I checked out at 8:00 and hurried down the trail.
It led me to Okuno-in temple, where a deer stood by a huge boulder and stared at me. It was snowing so slightly, that no camera could capture it.
I hurried down the trail. It was steep and narrow, enough for just one person. No hikers whatsoever. Instead, deer scurried away from me.
Concern kept me company. I was all alone on an obscure mountain, with more deer than humans, and no reception. But that wasn’t the first time. Slowly and carefully, I persevered.
Sometimes the wind blew so strongly, that the trees swayed. Overall, the north trail was as dull as yesterday’s south trail. Snow gradually disappeared the farther down I went.
At 9:15, after crossing the abandoned Anjubo rest area, things got even steeper. My knees were starting to complain.
At least I had a walking stick. I finished at 10:15, with enough time to make it to the bus.
At the bus stop, a hiker with all-black climbing gear, a hat, and a huge backpack greeted me.

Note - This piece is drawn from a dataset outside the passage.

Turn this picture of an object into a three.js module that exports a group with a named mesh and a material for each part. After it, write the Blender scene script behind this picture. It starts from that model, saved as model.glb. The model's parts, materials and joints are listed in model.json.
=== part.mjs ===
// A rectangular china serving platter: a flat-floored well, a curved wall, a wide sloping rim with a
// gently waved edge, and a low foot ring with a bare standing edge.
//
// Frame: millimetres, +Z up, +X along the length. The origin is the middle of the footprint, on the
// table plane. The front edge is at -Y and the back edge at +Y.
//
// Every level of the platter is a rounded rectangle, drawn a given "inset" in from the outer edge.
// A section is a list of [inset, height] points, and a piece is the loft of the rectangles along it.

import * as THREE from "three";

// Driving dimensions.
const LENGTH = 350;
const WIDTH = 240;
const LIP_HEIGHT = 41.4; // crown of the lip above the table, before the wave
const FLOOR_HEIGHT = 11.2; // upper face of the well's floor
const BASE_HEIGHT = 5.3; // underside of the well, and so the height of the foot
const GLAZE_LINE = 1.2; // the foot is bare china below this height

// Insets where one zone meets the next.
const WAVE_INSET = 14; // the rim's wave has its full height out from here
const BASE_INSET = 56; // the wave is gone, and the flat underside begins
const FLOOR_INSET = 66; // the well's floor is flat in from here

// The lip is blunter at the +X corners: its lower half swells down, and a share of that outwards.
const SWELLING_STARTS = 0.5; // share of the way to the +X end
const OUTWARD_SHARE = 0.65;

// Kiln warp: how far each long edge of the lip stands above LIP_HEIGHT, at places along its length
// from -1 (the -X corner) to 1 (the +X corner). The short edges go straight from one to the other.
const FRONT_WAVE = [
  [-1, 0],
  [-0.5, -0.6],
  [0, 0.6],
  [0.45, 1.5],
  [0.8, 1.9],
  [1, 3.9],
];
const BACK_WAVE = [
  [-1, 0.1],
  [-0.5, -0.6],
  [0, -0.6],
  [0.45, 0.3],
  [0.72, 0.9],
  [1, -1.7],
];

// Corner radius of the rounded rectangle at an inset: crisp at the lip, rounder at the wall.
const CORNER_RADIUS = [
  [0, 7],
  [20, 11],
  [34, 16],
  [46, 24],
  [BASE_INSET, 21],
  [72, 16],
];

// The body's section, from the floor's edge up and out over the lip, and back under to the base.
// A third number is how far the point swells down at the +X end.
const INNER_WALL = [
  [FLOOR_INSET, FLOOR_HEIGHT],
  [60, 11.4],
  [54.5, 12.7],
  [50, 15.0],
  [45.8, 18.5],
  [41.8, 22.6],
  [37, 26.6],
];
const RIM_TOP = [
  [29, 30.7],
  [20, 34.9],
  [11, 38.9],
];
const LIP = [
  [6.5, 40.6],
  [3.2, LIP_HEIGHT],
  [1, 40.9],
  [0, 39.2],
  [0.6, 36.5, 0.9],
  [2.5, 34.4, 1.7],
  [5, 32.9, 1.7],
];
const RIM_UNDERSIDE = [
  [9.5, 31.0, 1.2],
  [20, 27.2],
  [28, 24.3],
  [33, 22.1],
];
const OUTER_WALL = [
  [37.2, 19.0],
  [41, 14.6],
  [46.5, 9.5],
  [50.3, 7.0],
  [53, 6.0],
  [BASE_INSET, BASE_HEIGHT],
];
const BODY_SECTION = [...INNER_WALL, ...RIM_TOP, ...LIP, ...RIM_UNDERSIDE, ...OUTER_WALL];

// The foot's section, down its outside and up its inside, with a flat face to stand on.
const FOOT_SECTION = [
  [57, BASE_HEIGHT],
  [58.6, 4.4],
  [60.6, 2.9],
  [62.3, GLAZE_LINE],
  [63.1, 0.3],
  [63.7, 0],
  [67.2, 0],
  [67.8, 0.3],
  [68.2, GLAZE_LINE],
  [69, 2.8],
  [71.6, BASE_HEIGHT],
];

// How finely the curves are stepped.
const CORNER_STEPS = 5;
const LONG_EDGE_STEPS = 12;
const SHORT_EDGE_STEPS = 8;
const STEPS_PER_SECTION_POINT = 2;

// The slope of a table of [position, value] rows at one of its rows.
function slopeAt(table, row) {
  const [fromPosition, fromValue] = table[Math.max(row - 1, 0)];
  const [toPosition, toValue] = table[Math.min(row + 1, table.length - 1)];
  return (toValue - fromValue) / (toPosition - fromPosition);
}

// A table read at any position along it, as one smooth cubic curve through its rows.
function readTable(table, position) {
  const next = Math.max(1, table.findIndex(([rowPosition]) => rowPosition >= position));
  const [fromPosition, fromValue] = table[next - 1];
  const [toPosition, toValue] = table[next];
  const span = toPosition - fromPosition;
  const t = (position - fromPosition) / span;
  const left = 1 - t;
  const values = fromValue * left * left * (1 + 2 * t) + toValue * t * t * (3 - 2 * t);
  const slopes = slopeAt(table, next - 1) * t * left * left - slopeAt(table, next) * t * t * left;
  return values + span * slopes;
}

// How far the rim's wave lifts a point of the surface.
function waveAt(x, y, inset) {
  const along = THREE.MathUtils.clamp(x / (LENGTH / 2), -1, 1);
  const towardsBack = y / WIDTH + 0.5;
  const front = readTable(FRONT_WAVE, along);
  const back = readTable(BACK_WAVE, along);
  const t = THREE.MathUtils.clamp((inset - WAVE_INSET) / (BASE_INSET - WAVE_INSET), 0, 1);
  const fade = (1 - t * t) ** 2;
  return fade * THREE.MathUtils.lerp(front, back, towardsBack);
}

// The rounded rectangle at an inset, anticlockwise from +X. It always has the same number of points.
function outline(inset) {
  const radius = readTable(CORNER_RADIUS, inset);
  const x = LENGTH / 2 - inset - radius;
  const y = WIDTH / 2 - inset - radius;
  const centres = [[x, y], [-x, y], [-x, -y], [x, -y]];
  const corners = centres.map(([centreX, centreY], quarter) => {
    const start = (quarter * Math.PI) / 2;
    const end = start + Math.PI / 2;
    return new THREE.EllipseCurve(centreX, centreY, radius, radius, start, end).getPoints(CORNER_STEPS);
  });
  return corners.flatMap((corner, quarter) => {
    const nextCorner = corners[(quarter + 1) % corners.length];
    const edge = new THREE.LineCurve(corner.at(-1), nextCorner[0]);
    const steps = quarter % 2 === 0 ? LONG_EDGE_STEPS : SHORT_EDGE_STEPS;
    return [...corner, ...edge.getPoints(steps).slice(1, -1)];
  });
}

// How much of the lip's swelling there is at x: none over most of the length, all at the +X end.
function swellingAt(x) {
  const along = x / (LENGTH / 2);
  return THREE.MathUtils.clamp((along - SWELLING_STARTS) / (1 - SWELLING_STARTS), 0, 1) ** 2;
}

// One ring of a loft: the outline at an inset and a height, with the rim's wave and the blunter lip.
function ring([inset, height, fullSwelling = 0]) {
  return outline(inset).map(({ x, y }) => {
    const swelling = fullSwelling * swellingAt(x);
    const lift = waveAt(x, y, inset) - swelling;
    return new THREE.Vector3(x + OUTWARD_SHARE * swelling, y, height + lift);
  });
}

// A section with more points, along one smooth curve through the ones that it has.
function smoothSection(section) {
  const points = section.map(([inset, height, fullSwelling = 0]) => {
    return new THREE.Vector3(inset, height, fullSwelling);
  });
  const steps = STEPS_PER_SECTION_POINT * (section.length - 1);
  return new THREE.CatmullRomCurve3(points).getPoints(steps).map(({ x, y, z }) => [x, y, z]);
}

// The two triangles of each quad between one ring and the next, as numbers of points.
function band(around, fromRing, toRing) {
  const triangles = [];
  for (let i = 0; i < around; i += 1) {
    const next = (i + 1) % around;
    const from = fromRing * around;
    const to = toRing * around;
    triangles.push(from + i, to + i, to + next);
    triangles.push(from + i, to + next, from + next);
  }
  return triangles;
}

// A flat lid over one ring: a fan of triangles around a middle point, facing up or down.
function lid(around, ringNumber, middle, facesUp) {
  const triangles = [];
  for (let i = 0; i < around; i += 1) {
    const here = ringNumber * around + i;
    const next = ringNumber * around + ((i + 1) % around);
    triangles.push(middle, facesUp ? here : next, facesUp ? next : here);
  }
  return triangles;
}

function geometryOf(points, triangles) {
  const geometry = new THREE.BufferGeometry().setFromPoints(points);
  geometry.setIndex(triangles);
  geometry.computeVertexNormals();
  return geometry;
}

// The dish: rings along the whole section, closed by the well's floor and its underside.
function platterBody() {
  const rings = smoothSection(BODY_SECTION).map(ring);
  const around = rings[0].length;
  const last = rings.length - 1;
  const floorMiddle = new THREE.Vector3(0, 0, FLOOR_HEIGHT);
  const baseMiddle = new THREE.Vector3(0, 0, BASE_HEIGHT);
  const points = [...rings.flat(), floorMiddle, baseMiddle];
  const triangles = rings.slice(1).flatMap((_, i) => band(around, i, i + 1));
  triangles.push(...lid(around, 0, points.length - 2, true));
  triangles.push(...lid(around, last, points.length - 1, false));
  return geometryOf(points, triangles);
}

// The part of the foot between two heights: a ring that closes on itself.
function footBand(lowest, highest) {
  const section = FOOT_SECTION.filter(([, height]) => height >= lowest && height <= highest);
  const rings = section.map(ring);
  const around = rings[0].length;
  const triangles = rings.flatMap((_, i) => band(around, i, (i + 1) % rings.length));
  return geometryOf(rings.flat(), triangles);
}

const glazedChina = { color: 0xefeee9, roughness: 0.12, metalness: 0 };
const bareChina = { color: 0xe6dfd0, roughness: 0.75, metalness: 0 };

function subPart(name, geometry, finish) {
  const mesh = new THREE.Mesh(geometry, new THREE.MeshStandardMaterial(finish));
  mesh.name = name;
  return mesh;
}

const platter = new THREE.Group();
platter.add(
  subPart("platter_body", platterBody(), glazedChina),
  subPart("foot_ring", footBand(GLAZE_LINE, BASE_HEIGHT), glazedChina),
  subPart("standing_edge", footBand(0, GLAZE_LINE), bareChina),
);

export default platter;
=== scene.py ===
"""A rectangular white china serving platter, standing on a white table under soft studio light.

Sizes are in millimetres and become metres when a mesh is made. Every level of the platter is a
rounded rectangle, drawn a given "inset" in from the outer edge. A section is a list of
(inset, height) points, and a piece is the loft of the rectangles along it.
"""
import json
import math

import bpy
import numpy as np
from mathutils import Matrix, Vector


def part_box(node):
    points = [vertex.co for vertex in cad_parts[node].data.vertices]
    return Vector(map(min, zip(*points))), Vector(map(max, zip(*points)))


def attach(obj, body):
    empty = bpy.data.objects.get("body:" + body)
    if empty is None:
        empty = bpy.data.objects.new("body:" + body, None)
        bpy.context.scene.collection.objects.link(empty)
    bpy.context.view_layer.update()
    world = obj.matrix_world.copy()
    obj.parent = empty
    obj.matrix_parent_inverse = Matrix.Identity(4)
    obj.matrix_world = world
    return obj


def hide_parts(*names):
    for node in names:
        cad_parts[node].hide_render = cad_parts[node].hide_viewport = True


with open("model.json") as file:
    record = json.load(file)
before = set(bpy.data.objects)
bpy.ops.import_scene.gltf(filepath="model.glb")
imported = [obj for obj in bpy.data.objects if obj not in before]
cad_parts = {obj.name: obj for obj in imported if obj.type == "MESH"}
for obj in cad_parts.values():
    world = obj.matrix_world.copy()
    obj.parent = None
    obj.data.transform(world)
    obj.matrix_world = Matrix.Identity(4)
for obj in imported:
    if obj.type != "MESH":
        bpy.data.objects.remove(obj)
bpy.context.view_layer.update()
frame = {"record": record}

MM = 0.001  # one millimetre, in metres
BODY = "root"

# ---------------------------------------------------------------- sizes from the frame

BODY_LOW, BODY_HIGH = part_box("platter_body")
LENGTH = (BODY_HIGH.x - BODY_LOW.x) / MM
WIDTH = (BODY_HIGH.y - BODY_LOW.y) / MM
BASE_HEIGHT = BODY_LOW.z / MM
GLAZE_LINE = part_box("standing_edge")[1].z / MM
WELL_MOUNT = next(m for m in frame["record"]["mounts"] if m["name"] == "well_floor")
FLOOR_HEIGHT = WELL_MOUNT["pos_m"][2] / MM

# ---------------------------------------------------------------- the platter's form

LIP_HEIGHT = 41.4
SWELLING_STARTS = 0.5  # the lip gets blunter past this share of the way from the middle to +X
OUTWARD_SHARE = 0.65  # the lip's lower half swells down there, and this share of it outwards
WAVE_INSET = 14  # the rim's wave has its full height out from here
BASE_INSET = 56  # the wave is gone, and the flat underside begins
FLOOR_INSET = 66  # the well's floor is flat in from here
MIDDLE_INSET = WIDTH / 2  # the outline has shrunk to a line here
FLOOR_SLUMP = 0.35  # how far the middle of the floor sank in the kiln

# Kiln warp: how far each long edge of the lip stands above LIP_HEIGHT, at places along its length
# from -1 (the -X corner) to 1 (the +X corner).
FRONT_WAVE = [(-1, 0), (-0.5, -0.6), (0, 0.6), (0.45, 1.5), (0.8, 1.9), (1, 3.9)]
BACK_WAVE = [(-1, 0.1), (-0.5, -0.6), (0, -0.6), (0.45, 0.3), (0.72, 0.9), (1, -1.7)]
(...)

“Do I know this person?” I wondered as we talked. It took me a moment to recognize him. The hiking monk.
He’d taken a taxi down the mountain. His destination was the Tateyama Kurobe Alpine Route. In his bag were a pickaxe and crampons. As he showed me on his Instagram, he often hiked in Japan, camped in a tent, and filmed himself rock climbing with a GoPro.
After addressing the guests during yesterday’s prayer using the most formal language possible, he chatted to me in casual Japanese.

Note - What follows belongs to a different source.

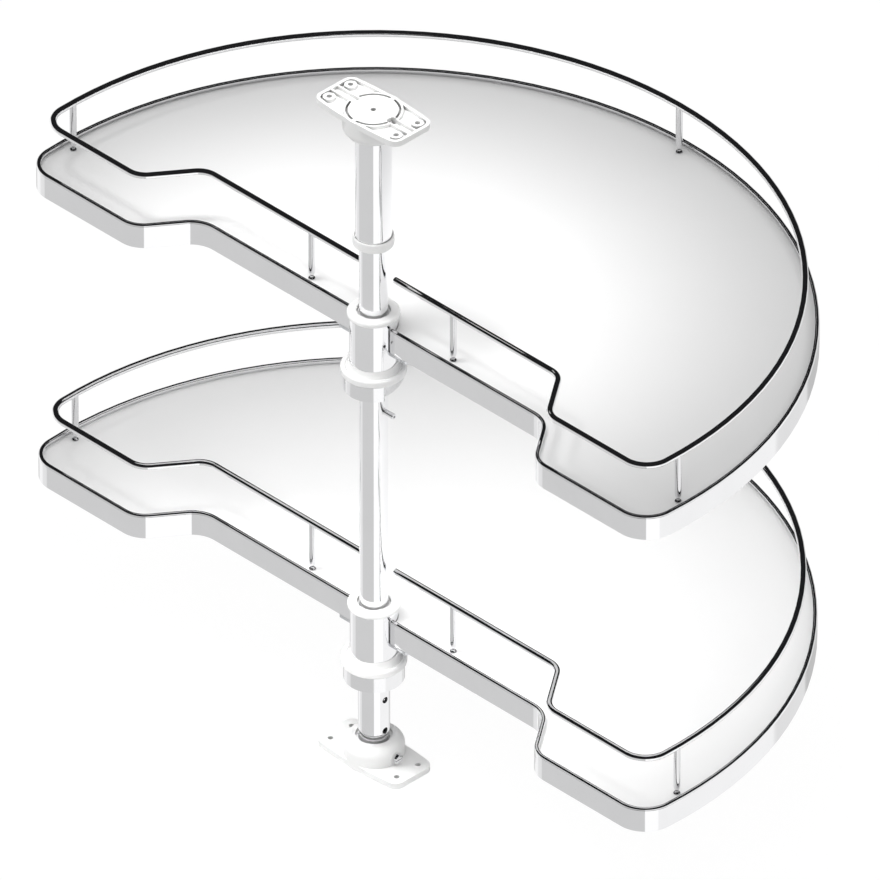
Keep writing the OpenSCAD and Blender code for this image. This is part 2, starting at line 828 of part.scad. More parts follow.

I returned to the temple where I was volunteering just in time for lunch (vegetable soup and rice). A hot shower made me realize how much my entire body hurt, including my butt.
Then, a 4.5-hour afternoon nap ended just in time for dinner. Tonight we cooked our own okonomiyaki and monja: I couldn’t have been happier that I’d returned for that. The homemade version of those always tasted better. Plus, we added seafood, kimchi (who knew okonomiyaki could be paired with kimchi?), and tons of grated cheese.
I heard that after my departure, snow had fallen on Shichimen-san so much, that within two hours, Keishin-in was covered in a blanket of white.
Today’s highlights: sunrise over Fuji-san; deer and snow on the trail; monja and okonomiyaki.